As Jewish families around Europe began to realize the danger of the Nazis, some decided to send their children to safer areas, such as the Free Zone in France and Italian occupied land. Exactly where they would be sent wasn’t obvious, but one way was to send them to special homes established for this purpose. Such home was established by Sabine and Marin Zlatin in the spring of 1943 in Izieu, about sixty kilometres east of Lyon. The Home in Izieu was on an idyllic farm up in the mountains overlooking a valley. At most there were about seventy children at home. Previously, the children had been at a home in the Vichy regime where, up to the German occupation of the Vichy regime in November 1942, they had been relatively safe. But after the occupation, the spouses took the children to Izieu, which was then in Italian-occupied territory and therefore safer, for the time being.
There they could feel safe because Italy did not hand out the Jews to the Germans. The children were given education and various activities occurred to make life as tolerable as possible in a time when everything could change over a day. This was the case when Italy surrendered in September 1943 and the Germans occupied Italy and the areas previously occupied by Italy. Sabine Zlatin realized the danger and asked to dissolve the home and send the children to safer places. This turned out to be difficault, although no direct threat was issued against the home. But Sabine understood that the home was in danger of Nazi persecution. The Nazis could strike without warning on any day, and that day was April 6, 1944. At that time, there were 45 children aged 5 to 17 years and seven directors in the home.
Just before breakfast and without warning, two trucks with soldiers appeared in front of the home. At the same time, a car arrived with the head of Lyon’s Gestapo, SS-Hauptsturmführer Klaus Barbie. In the uproar, 44 children and seven directors were arrested, one child managed to escape by jumping out of a window. The others were taken to a Montluc Prison in Lyon and the very next day they were deported to the Drancy transit camp outside Paris. On April 13, 34 children and 4 directors were put on convoy 71 and deported to Auschwitz. The convoy arrived three days later and at the subsequent selection all 34 children and 2 directors were sent to the gas chamber, two directors were selected for slave labor.

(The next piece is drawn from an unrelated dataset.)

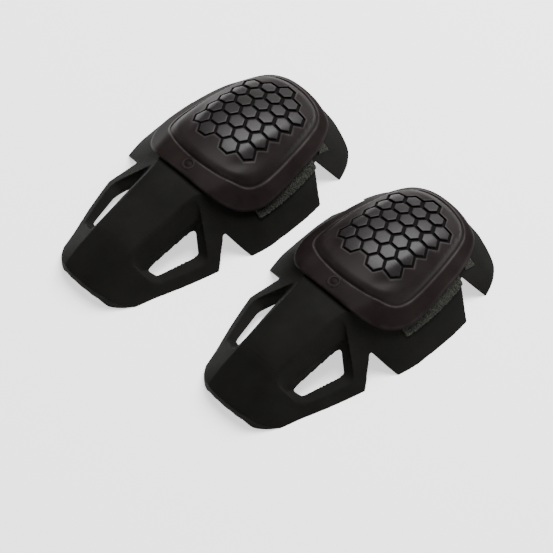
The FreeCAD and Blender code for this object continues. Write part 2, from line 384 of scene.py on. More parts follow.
def length_along(line: np.ndarray) -> np.ndarray:
    """Length of a line from its start to each of its points."""
    return np.concatenate(([0.0], np.cumsum(np.linalg.norm(np.diff(line, axis=0), axis=1))))


def round_curve(points: Sequence[Point], spacing: float, closed: bool = False) -> np.ndarray:
    """Catmull-Rom curve through plan points, read at an even spacing.

    Args:
        points: The points that the curve passes.
        spacing: Distance between the readings.
        closed: True for a loop.

    Returns:
        An array of x, y pairs; a loop doesn't repeat its first point.
    """
    p = np.array(points, float)
    ends = (p[-1:], p[:2]) if closed else (2 * p[:1] - p[1:2], 2 * p[-1:] - p[-2:-1])
    q = np.vstack((ends[0], p, ends[1]))
    t = np.linspace(0.0, 1.0, 24, endpoint=False)[:, None]
    dense = [0.5 * (2 * b + (c - a) * t + (2 * a - 5 * b + 4 * c - d) * t**2
                    + (3 * b - a - 3 * c + d) * t**3)
             for a, b, c, d in zip(q, q[1:], q[2:], q[3:])]
    line = np.vstack(dense + [p[:1] if closed else p[-1:]])
    run = length_along(line)
    count = max(int(round(run[-1] / spacing)), 3)
    read = np.linspace(0.0, run[-1], count + 1)
    out = np.stack((np.interp(read, run, line[:, 0]), np.interp(read, run, line[:, 1])), axis=1)
    return out[:-1] if closed else out


def both_sides(half: Sequence[Point]) -> list[Point]:
    """Full loop from a half plan that runs from front centre to rear centre."""
    return list(half) + [(-x, y) for x, y in reversed(half) if x > 0.0]


def inset(loop: np.ndarray, distance: float) -> np.ndarray:
    """Moves each point of a loop that runs anticlockwise inwards by distance."""
    along = np.roll(loop, -1, axis=0) - np.roll(loop, 1, axis=0)
    along /= np.linalg.norm(along, axis=1)[:, None]
    return loop + np.stack((-along[:, 1], along[:, 0]), axis=1) * distance


def depth_inside(loop: np.ndarray, x: np.ndarray, y: np.ndarray) -> np.ndarray:
    """Distance of each place to a loop, positive inside it."""
    a, b = loop, np.roll(loop, -1, axis=0)
    ab = b - a
    best = np.full(x.shape, 1e9)
    inside = np.zeros(x.shape, bool)
    for (ax, ay), (bx, by), (dx, dy) in zip(a, b, ab):
        t = np.clip(((x - ax) * dx + (y - ay) * dy) / (dx * dx + dy * dy), 0.0, 1.0)
        best = np.minimum(best, np.hypot(x - ax - t * dx, y - ay - t * dy))
        if ay != by:
            crossing = ((ay > y) != (by > y)) & (x < (bx - ax) * (y - ay) / (by - ay) + ax)
            inside ^= crossing
    return np.where(inside, best, -best)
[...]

A further four convoys departed from Drancy between April and June in which 8 children and the remaining directors were included, all of them murdered immediately after arrival. Two children (teens) and Marin Zlatin, already in Drancy, were sent together with convoy 73 to Reval (now Tallinn) for slave labor. They were later shot outside Reval in the summer of 1944. Only one of the two directors selected for work at Auschwitz survived the war. Sabine Zlatin, who at the time of her arrest was in a different location, also survived the war.
Current status: Preserved with museum (2012).
Address: 70 route de Lambraz, 01300 Izieu.
Get there: Car.
Follow up in books: Linklater, Magnus: The Nazi Legacy: Klaus Barbie and the International Fascist Connection (1985).
The Museum is beautifully situated and in a nearby barn a museum has been set up while the home itself is a memorial. The most interesting thing at the museum is nevertheless the information about Klaus Barbie as his role as the head of the Gestapo in Lyon, his involvement in the raid, his escape and living in South America and the subsequent trial. Inside the house are several photographs of the children who were arrested, drawings made by the children and letters they wrote. It also seems that the museum is visited by many middle school classes. The reason is certainly that these students are the same age as several of the children who were in the home, which makes it easier to identify them with themsleves.